As you know, a judge has overturned the guns in restaurants bill. Rep. Vance Dennis sent this opinion on what could happen from here.
it appears that Davidson County Chancellor Claudia Bonnyman decided today that the guns-in-restaurants-that-serve-alcohol bill we passed this year is unconstitutional. It appears from news reports that she told the parties of her decision in Court today, so there won't be a written decision for at least a few days, if not weeks.
From what she is reported to have said in Court, it seems that the Chancellor has decided that the definition of "restaurant" is such that a permit holder cannot know whether an establishment that serves alcohol meets all the requirements of the definition, and therefore it cannot be enforced because a statute must be written in a way that is "sufficiently precise to put an individual on notice of prohibited activities". I copied an excerpt from a recent Supreme Court case at the end of this email if anyone wants a reference.
This is a bit of an unusual situation, because statutes are usually challenged for vagueness when someone who has been charged with violating the statute argues that it is too vague to know what is prohibited and what isn't. The permit holders who were Plaintiffs in this suit are challenging the statute before anyone is ever accused of violating it or raising the permit holder exception as a defense.
It is pure speculation, but I see two possible choices for the Chancellor, with the 2nd choice being more likely.

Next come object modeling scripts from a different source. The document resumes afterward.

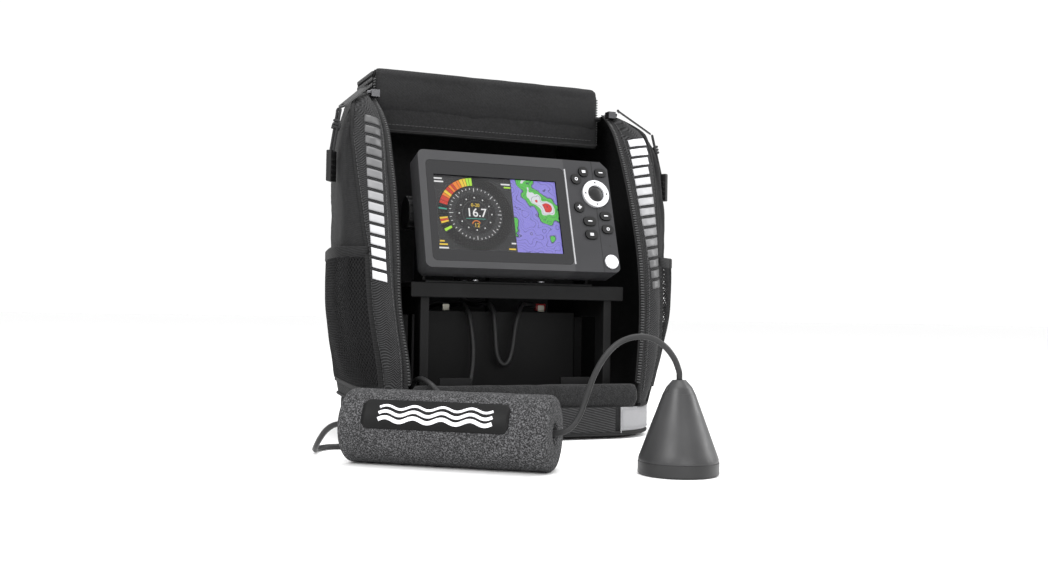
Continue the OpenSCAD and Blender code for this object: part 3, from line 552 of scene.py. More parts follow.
PLUG_END = 85
PLUG_UP = 6
LEAD_ROUTE = [
    on_face(10, PLUG_END, PLUG_UP), on_face(10, PLUG_END + 6, PLUG_UP), (10.3, 29, 160), (11, 35, 152),
    (12.5, 41, 140), (14.5, 48, 126), (17.5, 56, 111), (20.5, 61.5, 95), (22.3, 62.2, 80), (22.5, 61, 62),
]
CABLE_ROUTE = [
    (-47.5, 73, 62), (-47.2, 71, 78), (-44.5, 65, 94), (-40, 56.5, 105), (-35, 43, 109.5), (-31.5, 27, 108.5),
    (-30, 10, 108.5), (-29, -6, 109.5), (-27.5, -16, 104.5), (-26, -21, 92), (-25, -25, 72), (-27, -29, 54),
    (-32, -34, 36), (-40, -41, 21), (-51, -49, 13.5), (-62, -57.5, 11.6), (-71, -65, 11.8), (-79, -69.4, 14),
    (-86, -69.8, 21), (-89.5, -70, 31.5), (-90.5, -70.2, 41), (-90.8, -73.2, 47.2), (-88.5, -82.5, 50.3),
    (-83.5, -93.5, 46.5), (-78, -98.3, 38.5), (-71, -102, 26), (-66, -106, 13.5), (-67, -111, 5.2),
    (-75, -116, 2.2), (-89, -118.5, 2.2), (-104, -117, 2.2), (-121, -112, 2.2), (-138, -105.5, 2.2),
    (-153, -101, 2.2), (-165, -101, 2.2), (-173.5, -108, 2.2), (-177.8, -118, 3), (-179.5, -129, 6.5),
    (-178.8, -138.5, 13), (-176, -146.8, 20), (-171.2, -154.8, 24.4), (-163.1, -162.8, 25),
    (-148, -174.6, 25), (-132, -187, 25), (-115, -200.2, 25), (-98, -213.5, 25), (-81, -226.7, 25),
    (-64, -239.9, 25), (-52, -249.3, 25), (-45, -254.2, 26.5), (-39.5, -256.8, 31), (-35, -258.2, 39),
    (-31, -259.3, 51), (-26.8, -260.7, 63.5), (-20.5, -263, 75.5), (-12, -265.8, 84.5), (-2, -269.2, 88.6),
    (8, -272.8, 88), (16.5, -275.7, 82.8), (22.5, -277.8, 75), (25.6, -278.9, 67), (26, -279, 63),
    (26, -279, 58.7),
]
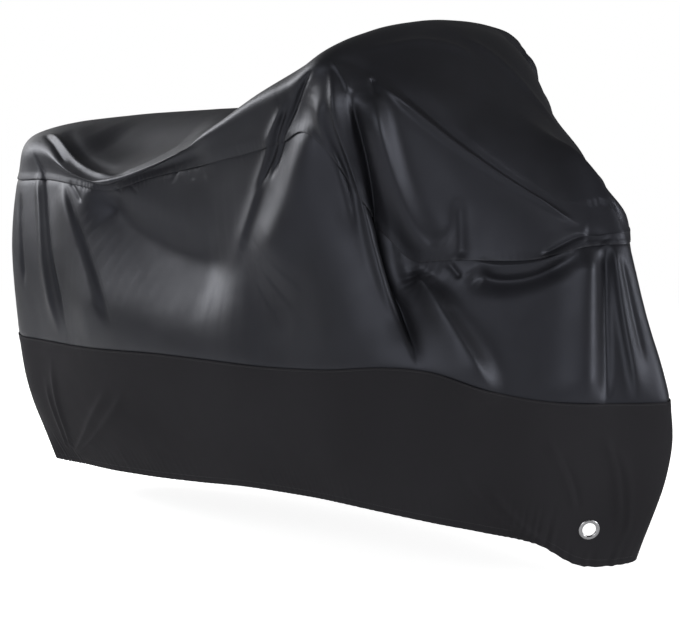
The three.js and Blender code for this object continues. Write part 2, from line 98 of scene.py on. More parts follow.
# %% Smooth surface
def smooth_track(knots, rows, at):
    """Cubic steps through rows at the knots. Each knot's slope is the mean of the slopes beside it, weighted
    by the opposite distances, and a step blends its two rows and two slopes by the Hermite weights."""
    gap = np.diff(knots)
    rise = np.diff(rows, axis=0) / gap[:, None]
    slope = np.empty_like(rows)
    slope[1:-1] = (rise[:-1] * gap[1:, None] + rise[1:] * gap[:-1, None]) / (gap[1:] + gap[:-1])[:, None]
    slope[0], slope[-1] = rise[0], rise[-1]
    i = np.clip(np.searchsorted(knots, at) - 1, 0, len(knots) - 2)
    s, g = ((at - knots[i]) / gap[i])[:, None], gap[i][:, None]
    return ((1 + 2 * s) * (1 - s) ** 2 * rows[i] + s * (1 - s) ** 2 * g * slope[i]
            + s * s * (3 - 2 * s) * rows[i + 1] + s * s * (s - 1) * g * slope[i + 1])


MIRROR = np.array([1, -1, 1])


def section_lines(places):
    """The seven level lines at each place, with the lines of the other side added past both ends."""
    knots = np.concatenate([-PLACES[2:0:-1], PLACES, 2 - PLACES[-2:-4:-1]])
    rows = np.concatenate([LINES[2:0:-1] * MIRROR, LINES, LINES[-2:-4:-1] * MIRROR])
    return smooth_track(knots, rows.reshape(len(knots), -1), places).reshape(-1, len(LEVELS), 3)


def smooth_cloth(side, places, levels):
    """Points [place, level] of the cloth before folds, in millimetres from the ground: each section's levels
    joined by the same cubic steps, beginning with the crest of the other side. side is -1 right, 1 left."""
    lines = section_lines(places)
    full = np.concatenate([lines[:, 1:2] * MIRROR, lines], axis=1)
    rows = full.transpose(1, 0, 2).reshape(len(LEVELS) + 1, -1)
    down = smooth_track(np.arange(-1.0, len(LEVELS)), rows, levels)
    points = down.reshape(len(levels), len(lines), 3).transpose(1, 0, 2)
    return points * np.array([1, side, 1])


def unit(vectors):
    """The vectors scaled to length one."""
    return vectors / np.maximum(np.linalg.norm(vectors, axis=-1, keepdims=True), 1e-9)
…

1. The Court declares the entire statute, T.C.A. 39-17-1305, unconstitutional and unenforceable. This would completely eliminate the Class A misdemeanor of carrying a firearm where alcohol is served, so permit holders could carry in any restaurant, tavern, bar, resort district, etc., that served alcohol. This would be a good thing for those who want permit holders to be able to carry in more places, and would be the complete opposite of what the Plaintiff's want.
2. The Court declares paragraph (c)(3) of T.C.A. 39-17-1305 unconstitutional, thereby eliminating the permit holder exemption from the statute, but leaving the rest of it in place.
I think the AG will have to appeal this decision, which will allow the Tennessee Court of Appeals to decide whether the Chancellor is correct. I seriously doubt there will be a decision from the Court of Appeals before we are out of session in 2010.